Your task ▸
Reproduce the span that opens at the line containing "- TRUNDLE_REACH, 0))" and closes at the line containing "bpy.context.scene.collection.objects.link(rigid_bodies[body])", both lines included, without alteration and without any other line.

Data lines ▸
========================================================================

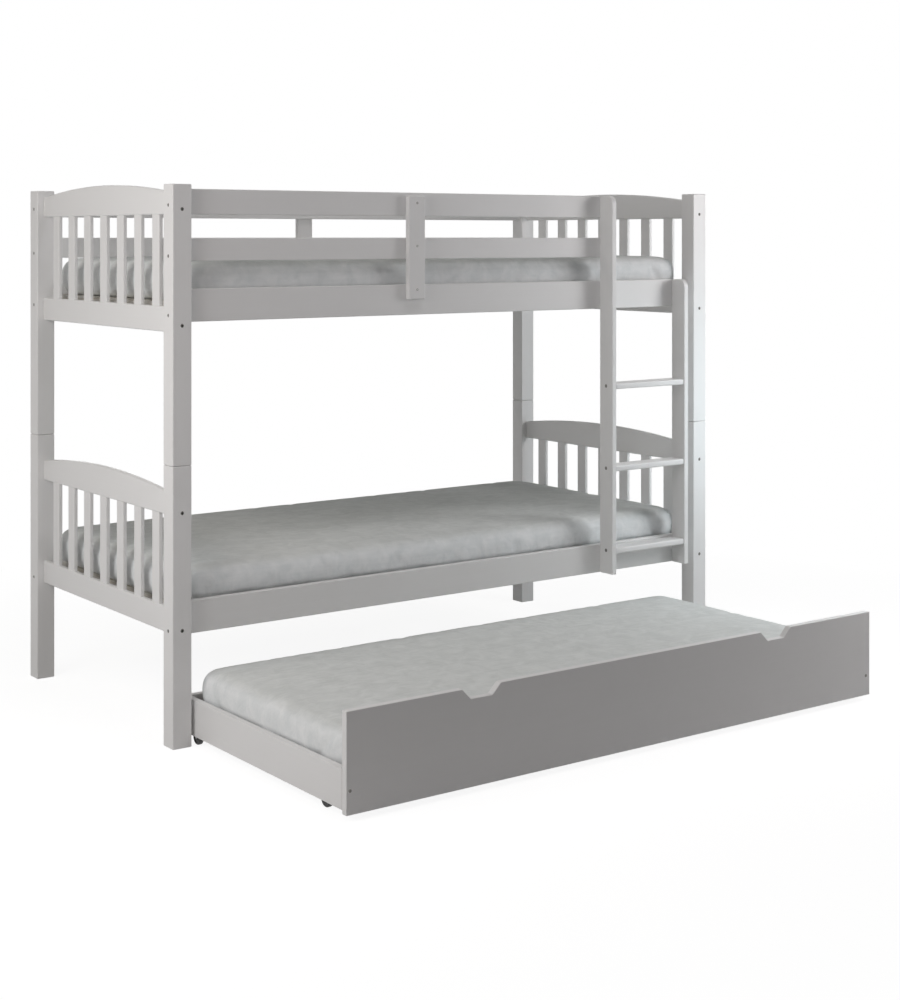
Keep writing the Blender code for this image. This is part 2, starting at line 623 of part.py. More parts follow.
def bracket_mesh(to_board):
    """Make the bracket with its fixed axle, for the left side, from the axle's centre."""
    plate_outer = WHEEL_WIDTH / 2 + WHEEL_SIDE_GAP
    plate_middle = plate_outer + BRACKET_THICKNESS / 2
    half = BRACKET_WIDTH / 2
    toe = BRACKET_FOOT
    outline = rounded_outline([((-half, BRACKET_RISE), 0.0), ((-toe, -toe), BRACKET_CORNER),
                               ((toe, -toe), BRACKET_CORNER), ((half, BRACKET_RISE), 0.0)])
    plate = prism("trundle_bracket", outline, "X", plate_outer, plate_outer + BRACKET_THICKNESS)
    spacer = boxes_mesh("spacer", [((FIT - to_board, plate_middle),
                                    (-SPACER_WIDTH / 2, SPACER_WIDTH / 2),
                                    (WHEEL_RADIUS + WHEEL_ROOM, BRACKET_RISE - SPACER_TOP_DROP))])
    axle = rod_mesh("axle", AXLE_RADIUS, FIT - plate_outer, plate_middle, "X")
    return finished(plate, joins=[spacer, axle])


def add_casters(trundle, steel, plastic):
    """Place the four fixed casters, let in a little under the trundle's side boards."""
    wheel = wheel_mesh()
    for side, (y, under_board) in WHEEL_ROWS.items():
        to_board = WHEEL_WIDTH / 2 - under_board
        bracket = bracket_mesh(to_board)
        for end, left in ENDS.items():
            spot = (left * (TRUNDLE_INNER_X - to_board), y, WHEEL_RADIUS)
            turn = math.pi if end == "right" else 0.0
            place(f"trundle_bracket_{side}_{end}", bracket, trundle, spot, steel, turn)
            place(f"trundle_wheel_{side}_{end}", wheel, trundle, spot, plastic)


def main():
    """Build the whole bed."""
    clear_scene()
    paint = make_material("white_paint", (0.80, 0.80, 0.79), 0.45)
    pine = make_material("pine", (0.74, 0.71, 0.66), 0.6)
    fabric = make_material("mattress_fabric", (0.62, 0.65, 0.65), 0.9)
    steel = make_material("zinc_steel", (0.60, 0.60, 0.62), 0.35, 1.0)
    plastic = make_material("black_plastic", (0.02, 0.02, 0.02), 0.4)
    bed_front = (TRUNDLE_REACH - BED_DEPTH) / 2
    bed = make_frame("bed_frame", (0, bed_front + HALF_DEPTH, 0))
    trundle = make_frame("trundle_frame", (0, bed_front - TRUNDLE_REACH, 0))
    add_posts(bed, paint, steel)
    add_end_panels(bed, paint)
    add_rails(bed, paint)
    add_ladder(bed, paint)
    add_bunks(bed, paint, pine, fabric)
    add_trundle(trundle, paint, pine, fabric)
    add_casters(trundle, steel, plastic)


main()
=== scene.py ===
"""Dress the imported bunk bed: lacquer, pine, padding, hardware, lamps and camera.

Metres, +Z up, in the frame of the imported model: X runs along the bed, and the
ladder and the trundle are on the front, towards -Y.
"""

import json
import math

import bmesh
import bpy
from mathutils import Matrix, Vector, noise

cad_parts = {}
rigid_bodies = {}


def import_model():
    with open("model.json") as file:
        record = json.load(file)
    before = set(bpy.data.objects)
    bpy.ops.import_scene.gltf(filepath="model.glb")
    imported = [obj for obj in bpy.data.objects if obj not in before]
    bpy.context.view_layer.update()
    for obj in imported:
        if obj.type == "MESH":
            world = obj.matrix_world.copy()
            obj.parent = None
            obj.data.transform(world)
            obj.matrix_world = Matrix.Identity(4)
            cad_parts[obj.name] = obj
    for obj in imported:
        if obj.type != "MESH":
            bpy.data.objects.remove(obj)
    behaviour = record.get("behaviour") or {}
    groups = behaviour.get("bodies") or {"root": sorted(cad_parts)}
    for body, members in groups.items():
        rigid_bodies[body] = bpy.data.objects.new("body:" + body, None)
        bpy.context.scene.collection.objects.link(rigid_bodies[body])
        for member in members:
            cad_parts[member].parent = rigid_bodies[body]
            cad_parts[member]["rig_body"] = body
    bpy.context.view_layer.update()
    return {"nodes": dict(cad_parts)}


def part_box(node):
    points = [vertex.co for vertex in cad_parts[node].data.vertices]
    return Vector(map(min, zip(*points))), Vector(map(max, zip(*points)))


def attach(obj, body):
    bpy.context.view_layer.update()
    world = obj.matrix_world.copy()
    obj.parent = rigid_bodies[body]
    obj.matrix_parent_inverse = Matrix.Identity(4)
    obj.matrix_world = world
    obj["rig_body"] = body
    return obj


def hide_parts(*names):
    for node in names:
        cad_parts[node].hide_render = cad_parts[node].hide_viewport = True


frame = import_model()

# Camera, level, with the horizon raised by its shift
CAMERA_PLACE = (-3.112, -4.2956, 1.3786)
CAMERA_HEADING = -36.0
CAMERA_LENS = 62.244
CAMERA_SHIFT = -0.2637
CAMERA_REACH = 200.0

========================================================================

Expected answer ▸
    trundle = make_frame("trundle_frame", (0, bed_front - TRUNDLE_REACH, 0))
    add_posts(bed, paint, steel)
    add_end_panels(bed, paint)
    add_rails(bed, paint)
    add_ladder(bed, paint)
    add_bunks(bed, paint, pine, fabric)
    add_trundle(trundle, paint, pine, fabric)
    add_casters(trundle, steel, plastic)


main()
=== scene.py ===
"""Dress the imported bunk bed: lacquer, pine, padding, hardware, lamps and camera.

Metres, +Z up, in the frame of the imported model: X runs along the bed, and the
ladder and the trundle are on the front, towards -Y.
"""

import json
import math

import bmesh
import bpy
from mathutils import Matrix, Vector, noise

cad_parts = {}
rigid_bodies = {}


def import_model():
    with open("model.json") as file:
        record = json.load(file)
    before = set(bpy.data.objects)
    bpy.ops.import_scene.gltf(filepath="model.glb")
    imported = [obj for obj in bpy.data.objects if obj not in before]
    bpy.context.view_layer.update()
    for obj in imported:
        if obj.type == "MESH":
            world = obj.matrix_world.copy()
            obj.parent = None
            obj.data.transform(world)
            obj.matrix_world = Matrix.Identity(4)
            cad_parts[obj.name] = obj
    for obj in imported:
        if obj.type != "MESH":
            bpy.data.objects.remove(obj)
    behaviour = record.get("behaviour") or {}
    groups = behaviour.get("bodies") or {"root": sorted(cad_parts)}
    for body, members in groups.items():
        rigid_bodies[body] = bpy.data.objects.new("body:" + body, None)
        bpy.context.scene.collection.objects.link(rigid_bodies[body])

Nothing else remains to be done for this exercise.